The forward movement of the species through future generations represents a largely unknown terrain. There are many possible futures that remain ahead: some, unfortunately, more likely than others. But, where human events have not yet unfolded, there is hope. Even blind optimism may prove propitious.
My children, now young adults, have already made choices that will accentuate certain future possibilities and discourage others. In spite of all the planning and preparation for future, life can inject the unexpected, the traumatic, and the joyous without apparent warning.

Built into the fabric of humanity is a hunger for intimate association with others, a need for cooperative effort and a longing for peace. Other aspects of the human character, however, include a tendency to be distrustful of individuals outside of the accepted group, a fear of change, a belligerence and hatred of that which is feared and not understood and gravitation towards power. It is the outcome of the internal struggle between these polar influences that defines an individual existence and ultimately the character of civilization.

It is the blind striving for power and dominance that has accelerated the rise and subsequent fall of many civilizations throughout human history. Paradoxically, it is this same striving that has inspired the progressive growth of technology. The challenges of human societies in regards to the future are formidable. The great task that lies ahead, if the species is to survive on the planet rich with the diversity of life, is to find peaceful solutions to the problems that are the mainspring of conflict: problems such as accessibility to sources of energy, arable land and water, severe inequities in the distribution of wealth and cultural and religious differences. In addition to making progress in these areas, it is of the utmost consequence to take immediate action to halt the continued degradation of the natural environment and institute practices to rebuild the ecosystem made fragile by relentless human activity that has, heretofore, been oblivious of the consequences of this behavior. Without striving towards these goals and acting appropriately, the future for the species will prove to be a dismal one. Humans no longer have the luxury of time, and complacency is no longer a viable option. Lofty beliefs in the wondrous and benevolent oversight of a creator can not save us from our own blindness, nor can patriotic fervor that exceeds the bounds of reason protect us from our own collective stupidity.

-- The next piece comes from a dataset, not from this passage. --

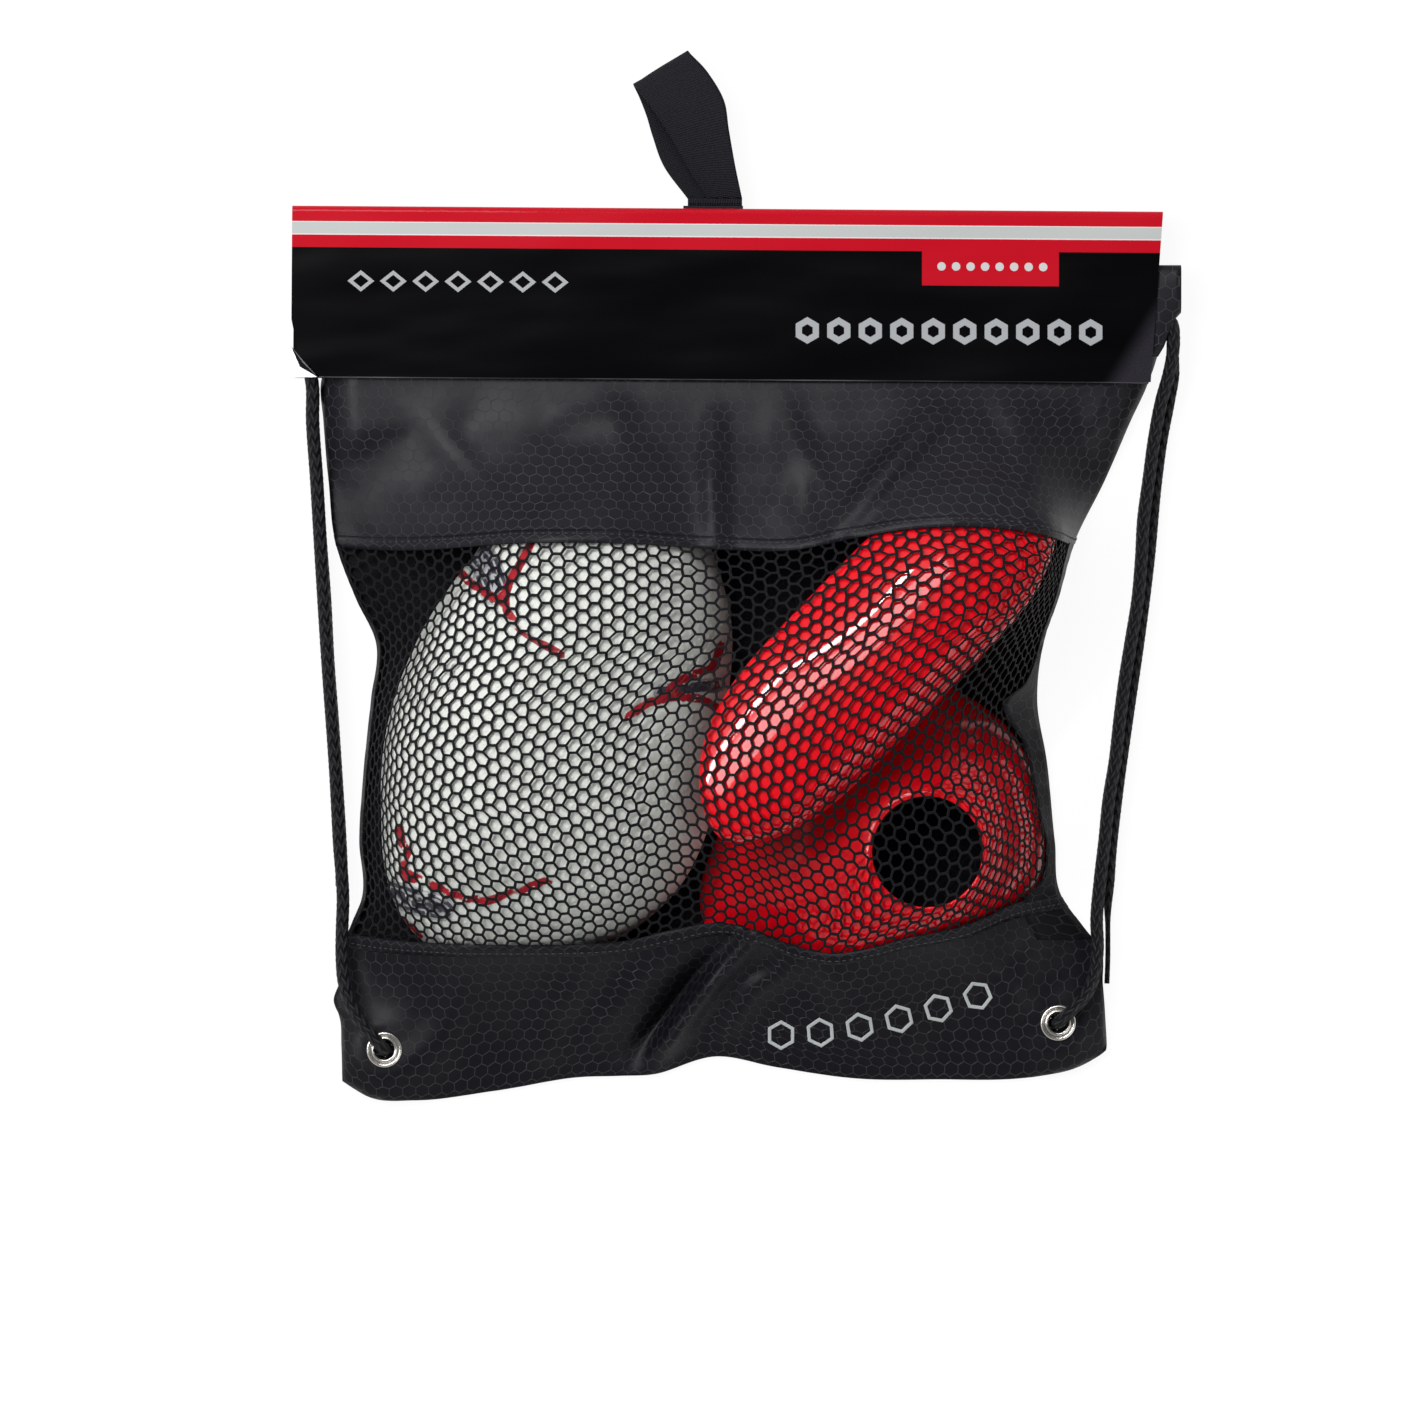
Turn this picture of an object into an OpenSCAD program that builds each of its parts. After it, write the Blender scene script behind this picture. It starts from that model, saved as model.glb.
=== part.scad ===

I began the journey of existence at the moment of conception and was catapulted into the world of humans in the midst of a very tumultuous century. A broad spectrum of possibilities, strengths and frailties is woven into the fabric of my being. These aspects together with the external environment of my growing up and the personal choices I have made along the way have helped shape my own particular destiny. Sixty years have passed by my window. I have experienced the range of emotions that all humans understand. I have felt joy and sadness, success and disappointment, optimism and despair, peace and turmoil, fear and tranquility, happiness and depression. I have struggled with my intellect to grasp the meaning of what I feel and the nature of the physical world around me. I have come to certain conclusions, as I have already expressed, others I can merely speculate upon and still others that lie firmly beyond my grasp.

It has been and continues to be a very interesting journey. I have had the privilege to have met some wonderful individuals who have helped me hone my understanding of life and my appreciation of the beautiful. Despite the frantic and almost hysterical activity of the human species, the natural world of the planet earth remains wondrously alive and dynamic. The world is replete with the wondrous diversity of life, form and color. Human civilization as exemplified by the city is not yet dead and still offers promise and new possibilities for the future. It is my wish to leave the kind of legacy that adds some small contribution to the positive evolution of the species.